As per the Black Law Dictionary, the term ‘pith and substance’ means the ‘true nature or character’ of a law. According to this idea, state legislatures and the Parliament are each supreme in their own spheres and should not infringe on one another’s jurisdictions. In order to determine the genuine substance of the law in the event of any controversy over the legal area, we must consider the true nature or features of the law. This will make it easier to assess the legitimacy of the legislature and the true character of the law.

While examining the content of the law, there will be two outcomes, which are as follows

  • If the substance of the law corresponds to the subject on which the legislature has the power to make laws, the enactment of the law will be perfectly valid;
  • If the substance of the law doesn’t correspond to the subject or it is outside the jurisdiction, it will result in partial or accidental encroachment in the domain of another organ. In that situation, the enacted will lose its constitutional validity.
3) The Doctrine of Colourable Legislation

The Doctrine of colourable legislation can be understood by the example that ‘what cannot be done directly cannot also be done indirectly’ based on the Latin maxim ‘Quando a liquid prohibetur ex directo, prohibetur et per obliquum’. When the court is faced with a case where legislative competence is at stake, the doctrine of colourable legislation enters. In order to determine whether or not that particular legislature has the authority to legislate on the matter, the court will look at whether the challenged statute and its enactment come within its jurisdiction. In that case, the statute would be deemed invalid. It is interesting to note that occasionally the contested legislation appears to fall under its purview, but its actual outcome or intent lies outside of its purview.

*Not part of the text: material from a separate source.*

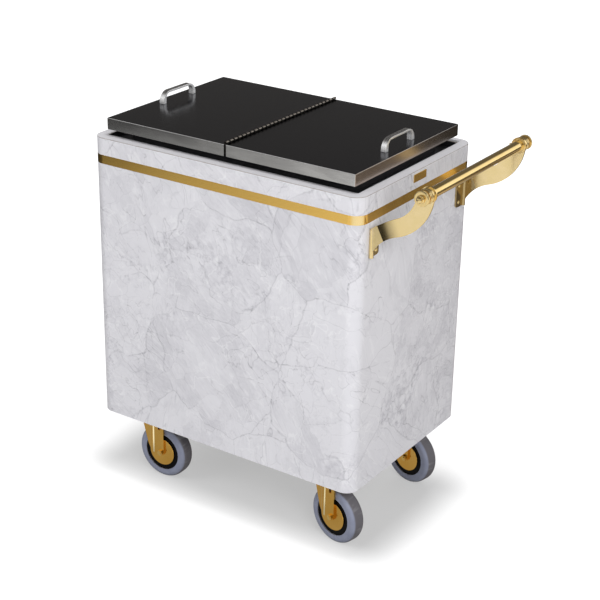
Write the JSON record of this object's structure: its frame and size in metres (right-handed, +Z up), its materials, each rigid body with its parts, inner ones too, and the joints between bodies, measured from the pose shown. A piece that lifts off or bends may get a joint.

The Doctrine of Colourable Legislation records the division of authority among legislative branches. The doctrine’s core idea is that even if a law’s subject matter is outside of its purview, it nevertheless stands void if it was passed in an indirect manner. This Doctrine is essential in India for Governing Centre & State Legislative Relations

As a result, if a legislature is unable to pass legislation on a subject that cannot be dealt with directly, then the same cannot be done indirectly using a constitutionally authorised power.

4) The Doctrine of occupied field 

The doctrine of the occupied field indicates a field(s) that is or has been occupied. In India, the Parliament and the State Legislatures legislate on different subjects, which are mentioned in the Union List and the State List, respectively. The Concurrent List allows both Parliament and State Legislatures to make laws together. Some subjects in the State List correspond to entries in the Union List or the Concurrent List. These subjects are under the legislative power of the Union.

The doctrine of occupied fields does not actively mitigate centre-state conflict over legislation. But it simply mentions that certain subjects in the State List are within the purview of the Parliament. An entry attached to the Union List means exclusive jurisdiction for the Parliament. In addition, where an entry is attached to a corresponding entry in the Concurrent List, even though the state government can legislate on matters of the Concurrent List, the law made by the Parliament will be given supremacy, if exclusive jurisdiction does not already rest with the Parliament.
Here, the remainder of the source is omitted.